Musings of a Dinosaur

A Family Doctor in solo private practice; I may be going the way of the dinosaur, but I'm not dead yet.

Tuesday, September 02, 2008

Guidelines Gone Wild

Hey! Everyone stop what you're doing right now and PAY ATTENTION!

This is "Important":
The American Academy of Otolaryngology – Head and Neck Surgery Foundation (AAO-HNSF) will issue the first comprehensive clinical guidelines to help health care practitioners identify patients with cerumen (commonly referred to as earwax) impaction. The guidelines emphasize evidence-based management of cerumen impaction by clinicians, and inform patients of the purpose of ear wax in hearing health.
(Um, they're actually *not* the "first" such guidelines. I found some pretty comprehensive ones here, at a Guideline Clearinghouse, dated 2007.)

Dear dog in heaven! A group of specialists putting together guidelines (and presenting them at their annual meeting, no less) on the diagnosis and appropriate management of SOMETHING MY FAMILY PRACTICE ATTENDINGS TAUGHT ME THE FIRST WEEK OF RESIDENCY!!!

I suppose this means that the ENTs now officially know everything. If they're actually bothering to waste their time promulgating stuff every family doc, internist and pediatrician learned before they knew how to get to the call room, they must not have much else worthy of study.

What next? The American Gastroenterological Association writing guidelines telling us how to wipe our asses after taking a shit (complete with prospective, randomized, double-blinded studies on folding vs. bunching the TP)?

(Thanks to the AAFP ListServe, whose comment trail demonstrated far more and funnier sarcasm than I am at liberty to replicate here.)

12 Comments:

At Tue Sep 02, 09:23:00 PM, Anonymous Anonymous said...

As my kids say, WTF?

 
At Tue Sep 02, 11:20:00 PM, Blogger Geohde said...

If it's not abuse of our commonsense with the liberal application of over-filtered and over-thought guidelines then it's proving that black is the new white with the liberal misuse of 'evidence' based medicine.

Just because it's double blinded and randomised does not protect a trial from the curse of garbage-in = garbage-out

:)


J

 
At Wed Sep 03, 04:52:00 AM, Blogger Elaine said...

Umm, your guide to taking a shit was incomplete and potentially dangerous; you forgot about washing the hands afterwards. ;-)

 
At Wed Sep 03, 07:24:00 AM, Anonymous Anonymous said...

I'll second Elaine -- and add that with some people, you should also mention the whole, "Open the lid to the potty and pull down your pants before you dump."

Always cater to the LCD.

 
At Wed Sep 03, 08:07:00 AM, Blogger Jon said...

Gee, I'd better read that.
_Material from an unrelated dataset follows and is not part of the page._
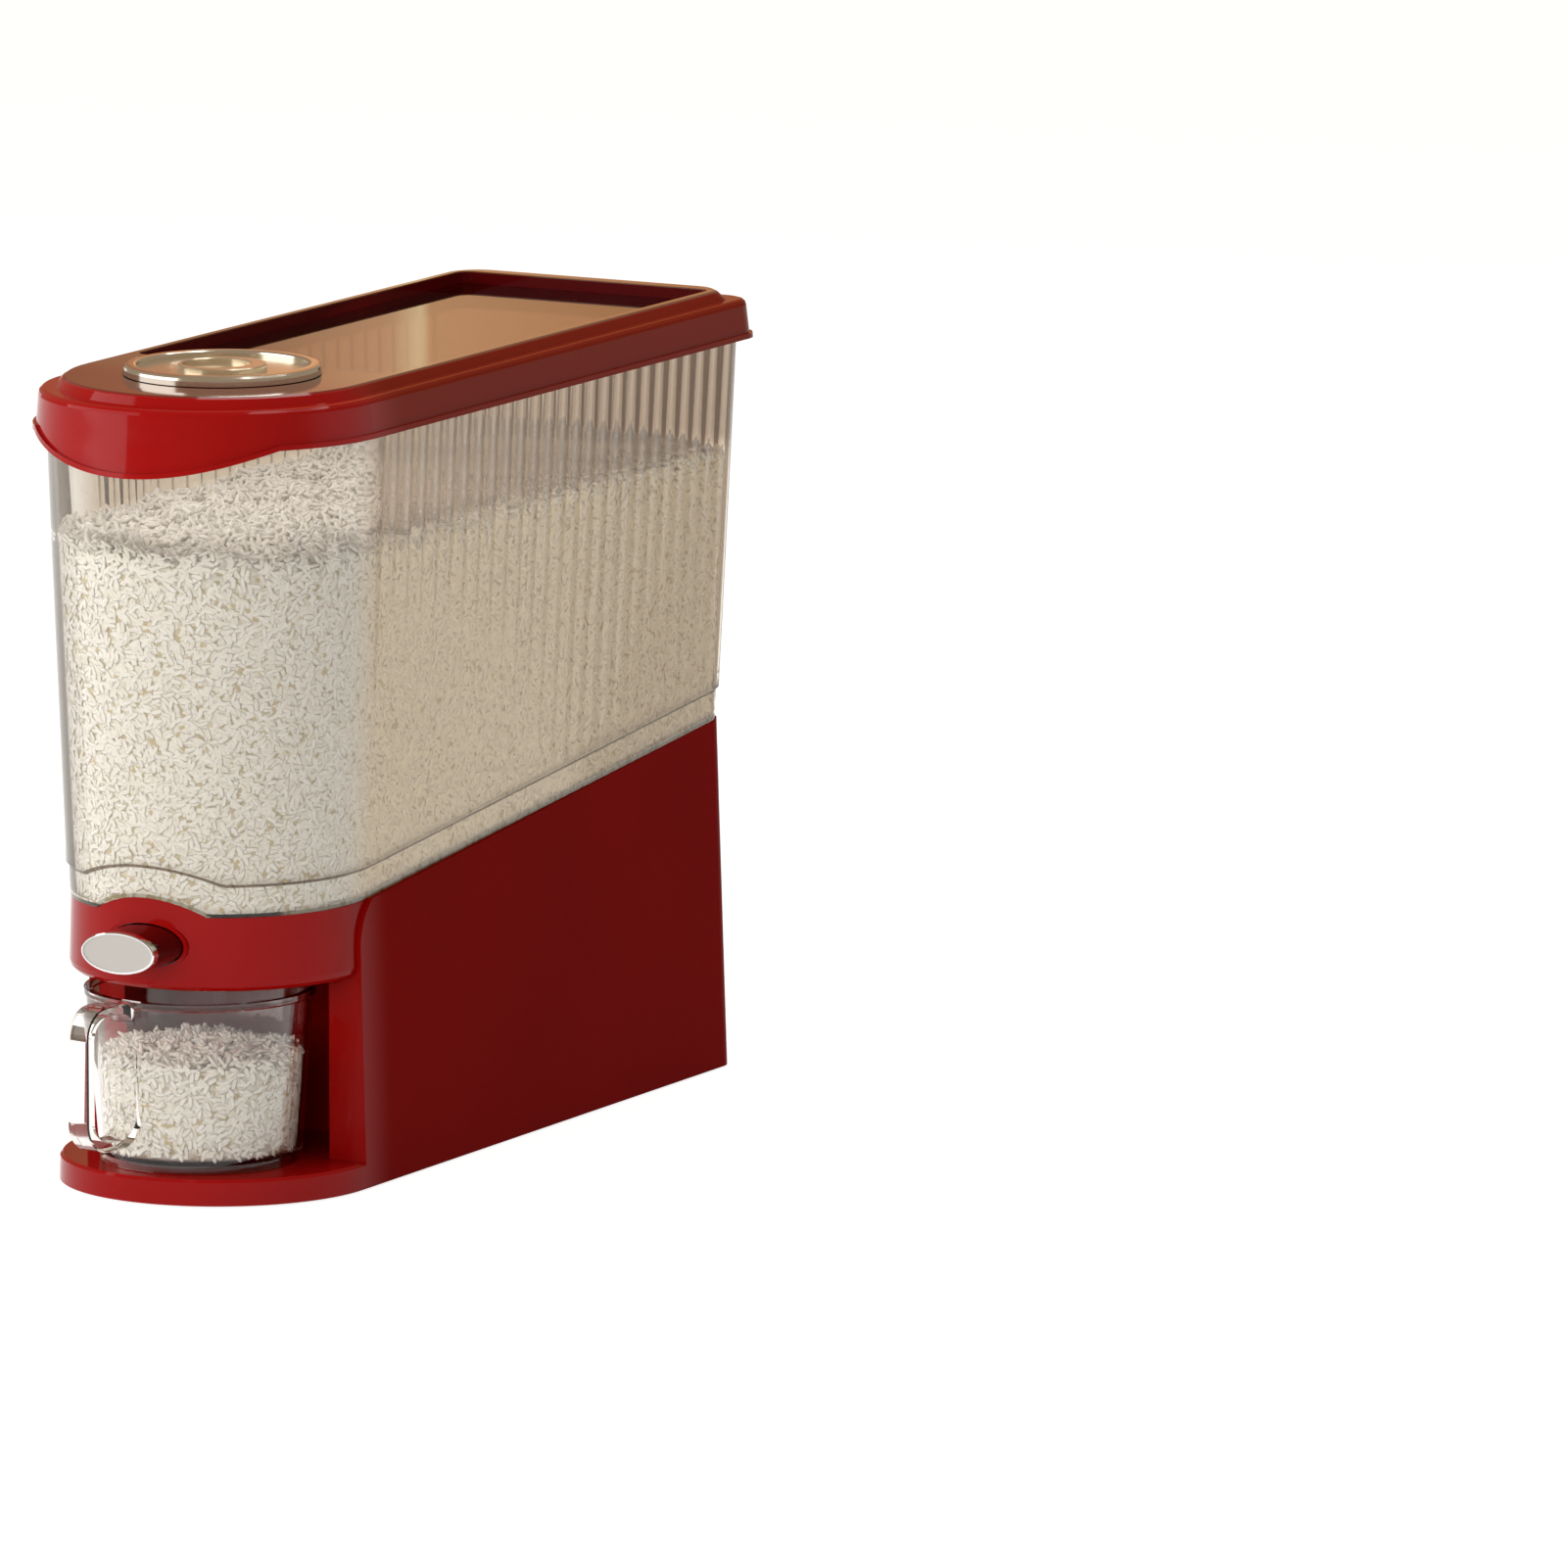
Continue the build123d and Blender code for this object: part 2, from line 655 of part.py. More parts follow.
# Return springs: two coils between the gate and the frame's rear wall, around their pins
for name, side in (("left", -1), ("right", 1)):
    with BuildPart() as return_spring:
        with Locations((side * spring_offset, frame_rear - gate_frame_end, gate_middle)):
            Cylinder(
                spring_radius, spring_length, rotation=(90, 0, 0), align=(Align.CENTER, Align.CENTER, Align.MIN),
            )
            Cylinder(
                spring_radius - spring_wire, spring_length, rotation=(90, 0, 0), mode=Mode.SUBTRACT,
                align=(Align.CENTER, Align.CENTER, Align.MIN),
            )
    return_spring.part.label = f"return_spring_{name}"
    export_step(return_spring.part, f"parts/return_spring_{name}.step")

# Hopper: fluted walls that stand on the seam, a sloped floor inside the base, and an outlet neck
neck_bottom = frame_top + gasket_thickness + 2 * gasket_gap
step_space = under_seam(step_rise)
skirt_space = under_seam(seam_gap)
floor_space = over_floor(0)
tub_space = over_floor(floor_thickness)
rim_bottom = lid_line + lip_height
rim_top = lid_deck - lid_plate - lid_gasket_thickness - 2 * lid_gasket_gap
low_z = neck_bottom
walls = tapered(hopper_plan, low_z, rim_bottom, 0, fluted_bullet)
skirt = tapered(hopper_plan, low_z, rim_bottom, skirt_inset)
tub = tapered(hopper_plan, low_z, rim_bottom, skirt_inset + tub_inset)
cavity = tapered(hopper_plan, low_z - OVERRUN, rim_bottom, hopper_wall)
tub_cavity = tapered(hopper_plan, low_z - OVERRUN, rim_bottom, skirt_inset + tub_inset + tub_wall)


def rim_plan(z):
    """The hopper's plan at its rim, the same at every height."""
    return hopper_plan(rim_bottom)


rim = tapered(rim_plan, rim_bottom - hopper_wall, rim_top, rim_inset)
rim_hole = tapered(rim_plan, rim_bottom, rim_top + OVERRUN, hopper_wall)
with BuildPart() as hopper:
    add((walls - step_space) + ((skirt & step_space) - skirt_space) + ((tub & skirt_space) & tub_space))
    add(rim)
    add((cavity & floor_space) - under_seam(seam_gap + ledge_thickness), mode=Mode.SUBTRACT)
    add(tub_cavity & floor_space, mode=Mode.SUBTRACT)
    add(rim_hole, mode=Mode.SUBTRACT)
    with Locations((0, outlet_y, neck_bottom)):
        Box(
            2 * (outlet_half_width + outlet_wall), outlet_length + 2 * outlet_wall, funnel_level - neck_bottom,
            align=(Align.CENTER, Align.CENTER, Align.MIN),
        )
    with Locations((0, outlet_y, neck_bottom - OVERRUN)):
        Box(
            2 * outlet_half_width, outlet_length, funnel_level - neck_bottom + 2 * OVERRUN,
            align=(Align.CENTER, Align.CENTER, Align.MIN), mode=Mode.SUBTRACT,
        )
hopper.part.label = "hopper"
export_step(hopper.part, "parts/hopper.step")

with BuildPart() as outlet_gasket:
    with BuildSketch(Plane.XY.offset(frame_top + gasket_gap)):
        with Locations((0, outlet_y)):
            Rectangle(2 * (outlet_half_width + outlet_wall), outlet_length + 2 * outlet_wall)
            Rectangle(2 * outlet_half_width, outlet_length, mode=Mode.SUBTRACT)
    extrude(amount=gasket_thickness)
outlet_gasket.part.label = "outlet_gasket"
export_step(outlet_gasket.part, "parts/outlet_gasket.step")

# Lid frame: skirt with a flared lip that dips at the nose, raised ridge, deck and window recess


def lid_plan(z):
    """The lid skirt's plan, which widens downwards."""
    grow = (lid_deck - z) / (lid_deck - lid_line) * (lid_half_width - lid_top_half_width)
    half = lid_top_half_width + grow
    return half, nose_y - lid_nose_shift, nose_y + lid_rear_reach - lid_half_width + half, lid_corner


def ridge_plan(z):
    """The raised ridge's plan, which narrows upwards."""
    grow = (ridge_top - z) / (ridge_top - lid_deck) * ridge_slope_reach
    return ridge_half_width + grow, nose_y, nose_y + ridge_rear_reach + grow, ridge_corner


def lip_space(raise_z):
    """All the space over the lip's line: level at the sides, an arc that dips at the nose."""
    level = lid_line + raise_z
    top = ridge_top + OVERRUN
    with BuildPart() as space:
        with Locations((0, 0, level)):
            Box(2 * wide_x, 2 * far_y, top - level, align=(Align.CENTER, Align.CENTER, Align.MIN))
        with BuildSketch(Plane.XZ.offset(-nose_y)):
            with BuildLine():
                ThreePointArc((-lip_dip_half_width, level), (0, level - lip_dip), (lip_dip_half_width, level))
                Line((lip_dip_half_width, level), (-lip_dip_half_width, level))
            make_face()
        extrude(amount=front_reach + OVERRUN)
    return space.part


def recess_block(low, high, inset):
    """A rounded block of the window recess, drawn in by an inset."""
    length = recess_rear_reach - recess_front_reach
    with BuildPart() as block:
        with BuildSketch(Plane.XY.offset(low)):
            with Locations((0, nose_y + recess_front_reach + length / 2)):
                RectangleRounded(2 * (recess_half_width - inset), length - 2 * inset, recess_corner)
        extrude(amount=high - low)
    return block.part


def disc(radius, low, high):
    """A round block about the cap's axis."""
    with BuildPart() as block:
        with Locations((0, cap_y, low)):
            Cylinder(radius, high - low, align=(Align.CENTER, Align.CENTER, Align.MIN))
    return block.part


lip_low = lid_line - lip_dip
skirt_body = tapered(lid_plan, lip_low, lid_deck - lid_shoulder_round)
shoulder = rounded_end(lid_plan, lid_deck, lid_shoulder_round, -1)
skirt_hole = tapered(lid_plan, lip_low - OVERRUN, lid_deck - lid_plate, lid_wall)
ridge_body = tapered(ridge_plan, lid_deck - lid_plate, ridge_top - ridge_round)
ridge_edge = tapered(ridge_plan, ridge_top - ridge_round, ridge_top, 0, bullet, ridge_round)
over_lip = lip_space(0)
under_lip = lip_space(lip_height)
window_top = ridge_top - window_drop
window_bottom = window_top - window_thickness
ledge_top = window_bottom - window_gasket_thickness
ledge_bottom = lid_deck - lid_plate
cap_hole_radius = cap_neck_radius + cap_neck_clearance
lip_body = tapered(lid_plan, lip_low, lid_line + lip_height, -lip_reach)
seat_radius = cap_ring_radius + cap_ring_base_gap
with BuildPart() as lid_frame:
    add(skirt_body)
    add(shoulder)
    add(lip_body - under_lip)
    add(over_lip, mode=Mode.INTERSECT)
    add(ridge_body)
    add(ridge_edge)
    add(skirt_hole, mode=Mode.SUBTRACT)
    add(recess_block(ledge_top, ridge_top + OVERRUN, 0), mode=Mode.SUBTRACT)
    add(recess_block(ledge_bottom - OVERRUN, ridge_top, window_ledge), mode=Mode.SUBTRACT)
    add(disc(seat_radius + seat_ring_width, ledge_bottom, ridge_top))
    add(disc(cap_hole_radius, ledge_bottom - OVERRUN, ridge_top + OVERRUN), mode=Mode.SUBTRACT)
lid_frame.part.label = "lid_frame"
export_step(lid_frame.part, "parts/lid_frame.step")

# Window: a flat clear pane on a thin gasket, cut round the cap's seat
seat_clear = seat_radius + seat_ring_width + window_gap
with BuildPart() as lid_window:
    add(recess_block(window_bottom, window_top, window_gap))
    add(disc(seat_clear, window_bottom - OVERRUN, window_top + OVERRUN), mode=Mode.SUBTRACT)
lid_window.part.label = "lid_window"
export_step(lid_window.part, "parts/lid_window.step")

with BuildPart() as window_gasket:
    add(recess_block(ledge_top, window_bottom, window_gap))
    add(recess_block(ledge_top - OVERRUN, window_bottom + OVERRUN, window_ledge), mode=Mode.SUBTRACT)
    add(disc(seat_clear, ledge_top - OVERRUN, window_bottom + OVERRUN), mode=Mode.SUBTRACT)
window_gasket.part.label = "window_gasket"
export_step(window_gasket.part, "parts/window_gasket.step")

# Lid gasket: a soft ring between the hopper's rim and the lid's plate
with BuildPart() as lid_gasket:
    add(tapered(rim_plan, rim_top + lid_gasket_gap, ledge_bottom - lid_gasket_gap, rim_inset + lid_gasket_gap))
    add(
        tapered(rim_plan, rim_top - OVERRUN, ledge_bottom + OVERRUN, rim_inset + lid_gasket_gap + lid_gasket_width),
        mode=Mode.SUBTRACT,
    )
lid_gasket.part.label = "lid_gasket"
export_step(lid_gasket.part, "parts/lid_gasket.step")

# Desiccant cap: rolled ring, dish with a crescent grip, and a neck below
ring_bottom = ridge_top + cap_ring_base_gap
ring_top = ring_bottom + cap_ring_height
dish_top = ring_top - cap_dish_depth
dish_radius = cap_ring_radius - cap_ring_width
ring_outer = cap_ring_height * HALF_SHARE
ring_inner = cap_dish_depth * HALF_SHARE
with BuildPart() as cap_ring:
    with BuildSketch(Plane.XZ):
        with BuildLine():
            Polyline(
                (dish_radius, ring_top - cap_dish_depth * HALF_SHARE), (dish_radius, ring_bottom),
                (cap_ring_radius, ring_bottom), *[
                    (cap_ring_radius - up * ring_outer, ring_top - set_in * ring_outer) for set_in, up in ROUND_SHARES
                ], *[
                    (dish_radius + set_in * ring_inner, ring_top - up * ring_inner) for set_in, up in ROUND_SHARES
                ],
            )
        make_face()
    revolve(axis=Axis.Z)
cap_ring_part = cap_ring.part.moved(Location((0, cap_y, 0)))
cap_ring_part.label = "cap_ring"
export_step(cap_ring_part, "parts/cap_ring.step")

with BuildPart() as cap_dish:
    add(disc(dish_radius, ring_bottom, dish_top))
cap_dish.part.label = "cap_dish"
export_step(cap_dish.part, "parts/cap_dish.step")

with BuildPart() as cap_grip:
    with BuildSketch(Plane.XY.offset(dish_top)):
        with Locations((0, cap_y)):
            Circle(grip_radius)
        with Locations((-grip_hole_shift, cap_y)):
            Circle(grip_hole_radius, mode=Mode.SUBTRACT)
    extrude(amount=grip_height)
    chamfer(cap_grip.edges().group_by(Axis.Z)[-1], length=grip_edge)
cap_grip.part.label = "cap_grip"
export_step(cap_grip.part, "parts/cap_grip.step")

neck_low = ring_bottom - cap_neck_depth
with BuildPart() as cap_neck:
    add(disc(cap_neck_radius, neck_low, ring_bottom))
    add(disc(cap_neck_radius - cap_neck_wall, neck_low - OVERRUN, ring_bottom + OVERRUN), mode=Mode.SUBTRACT)
cap_neck.part.label = "cap_neck"
export_step(cap_neck.part, "parts/cap_neck.step")

basket_high = ring_bottom - cap_ring_base_gap
basket_low = basket_high - basket_depth
with BuildPart() as desiccant_basket:
    add(disc(basket_radius, basket_low, basket_high))
    add(disc(basket_radius - basket_wall, basket_low + basket_wall, basket_high + OVERRUN), mode=Mode.SUBTRACT)
    with Locations((0, cap_y, basket_low)):
        with GridLocations(basket_slot_pitch, 0, basket_slots, 1):
            Box(basket_slot_width, basket_slot_length, basket_wall * 4, mode=Mode.SUBTRACT)
desiccant_basket.part.label = "desiccant_basket"
export_step(desiccant_basket.part, "parts/desiccant_basket.step")

with BuildPart() as desiccant_pack:
    add(disc(
        basket_radius - basket_wall - pack_gap, basket_low + basket_wall + gasket_gap, basket_high - pack_gap,
    ))
desiccant_pack.part.label = "desiccant_pack"
export_step(desiccant_pack.part, "parts/desiccant_pack.step")

# Measuring cup: a revolved wall with a lip and a raised floor, and a loop handle
cup_rim = cup_bottom + cup_height
floor_low = cup_bottom + cup_floor_lift
floor_high = floor_low + cup_floor_thickness
cup_taper = (cup_rim_radius - cup_foot_radius) / cup_height
with BuildPart() as cup_core:
    with BuildSketch(Plane.XZ):
        with BuildLine():
            Polyline(
                (0, floor_high), (cup_foot_radius - cup_wall + cup_taper * (floor_high - cup_bottom), floor_high),
                (cup_rim_radius - cup_wall, cup_rim + OVERRUN), (0, cup_rim + OVERRUN), close=True,
            )
        make_face()
    revolve(axis=Axis.Z)
with BuildPart() as cup_shell:
    with BuildSketch(Plane.XZ):
        with BuildLine():
            Polyline(
                (0, floor_low), (cup_foot_radius - cup_wall, floor_low), (cup_foot_radius - cup_wall, cup_bottom),
                (cup_foot_radius, cup_bottom), (cup_rim_radius, cup_rim - cup_lip_height - cup_lip_reach),
                (cup_rim_radius + cup_lip_reach, cup_rim - cup_lip_height), (cup_rim_radius + cup_lip_reach, cup_rim),
                (0, cup_rim), close=True,
            )
        make_face()
    revolve(axis=Axis.Z)
handle_low = cup_bottom + handle_foot_lift
loop_reach = handle_reach - cup_foot_radius
with BuildPart() as cup_handle:
    with BuildSketch(Plane.YZ.offset(-handle_width / 2)):
        with Locations((-(handle_reach + cup_foot_radius) / 2, (handle_low + cup_rim) / 2)):
            RectangleRounded(loop_reach, cup_rim - handle_low, loop_reach * HANDLE_CORNER_SHARE)
            RectangleRounded(
                loop_reach - 2 * handle_strip, cup_rim - handle_low - 2 * handle_strip,
                (loop_reach - 2 * handle_strip) * HANDLE_CORNER_SHARE, mode=Mode.SUBTRACT,
            )
    extrude(amount=handle_width)
    chamfer(cup_handle.edges().filter_by(GeomType.LINE).group_by(Axis.Y)[0], length=cup_edge_round)
turned_handle = cup_handle.part.rotate(Axis.Z, -handle_turn)
with BuildPart() as measuring_cup:
    add(cup_shell.part)
    add(turned_handle)
    add(cup_core.part, mode=Mode.SUBTRACT)
measuring_cup_part = measuring_cup.part.moved(Location((0, cup_y, 0)))
measuring_cup_part.label = "measuring_cup"
export_step(measuring_cup_part, "parts/measuring_cup.step")
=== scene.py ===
"""Looks of a countertop rice dispenser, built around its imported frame.

The casing, lid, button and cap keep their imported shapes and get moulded-plastic and bright
finishes. The clear hopper is a smooth fluted shell of its own. Hopper and measuring cup hold
rice: a filled body with a skin of single grains.

All sizes are in millimetres and turn into metres when a mesh is made. Frame: +Z up, -Y is
the front (the round nose), origin at the bottom centre of the object.
"""

import logging
import math
from dataclasses import dataclass, field
from enum import Enum

import bpy
import numpy as np
from mathutils import Matrix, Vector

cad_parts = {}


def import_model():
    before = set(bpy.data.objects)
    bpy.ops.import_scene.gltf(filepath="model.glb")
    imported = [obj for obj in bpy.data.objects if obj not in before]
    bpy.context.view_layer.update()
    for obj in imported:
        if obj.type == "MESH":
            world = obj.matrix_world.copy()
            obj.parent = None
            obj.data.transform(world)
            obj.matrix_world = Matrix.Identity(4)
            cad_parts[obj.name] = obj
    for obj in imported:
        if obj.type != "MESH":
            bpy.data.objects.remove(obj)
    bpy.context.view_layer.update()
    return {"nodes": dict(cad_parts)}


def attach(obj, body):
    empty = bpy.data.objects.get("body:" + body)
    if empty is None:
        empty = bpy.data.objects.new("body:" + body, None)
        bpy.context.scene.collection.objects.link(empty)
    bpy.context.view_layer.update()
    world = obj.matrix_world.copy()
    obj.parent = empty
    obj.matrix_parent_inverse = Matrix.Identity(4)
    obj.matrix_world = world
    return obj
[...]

Maybe I've been doing it wrong all these years. No wonder I'm deaf...

 
At Wed Sep 03, 05:58:00 PM, Blogger Midwife with a Knife said...

I wonder how much time and effort went into those cerumen guidelines.

By the way, bunchers are terribly misguided. The most complete evidence suggests that folding is THE only safe way to wipe your ass. ;)

 
At Wed Sep 03, 10:58:00 PM, Anonymous Anonymous said...

Thank you for the worthwhile suggestion for future publications in gastroenterology. As a young attending, I need all the help I can get.

Flatulently,

 
At Thu Sep 04, 03:10:00 AM, Anonymous Anonymous said...

What to do with the infamous "no wipers'?" I enjoy these almost as much as Drackman.

Just to be a rebel I am going to remove all wax that gets in the way of my TM peeping tom show.

 
At Thu Sep 04, 07:25:00 AM, Blogger Sara said...

I think someone got called to the ER in the middle of the night for a consult to remove earwax one too many times and just plain snapped.

 
At Thu Sep 04, 09:45:00 AM, Blogger Mike Craycraft said...

I am still confused if I wipe back to front or front to back. Plus, do you reach between your legs or around the back. I hope they let us know soon.

Perhaps these wonderful guidelines are just an easy way for self-promotion?

 
At Mon Sep 08, 04:10:00 PM, Anonymous Anonymous said...

Are the wiping guidelines culturally sensitive? How about cultures where alternative fibers are used rather than the corpses of trees? Are non-personal sources of chaa covered, such as that which rolls downhill?

 
At Wed Sep 10, 02:12:00 PM, Blogger Rogue Medic said...

We will have a guideline on "How to Give a S*#%."

I smell medical progress. Maybe even a journal article. The Onion, perhaps.

I think Midwife with a Knife is making an excellent start. I try not to argue with knife wielding people, although I am not following a formal guideline. Just a rule of thumb - how low brow of me.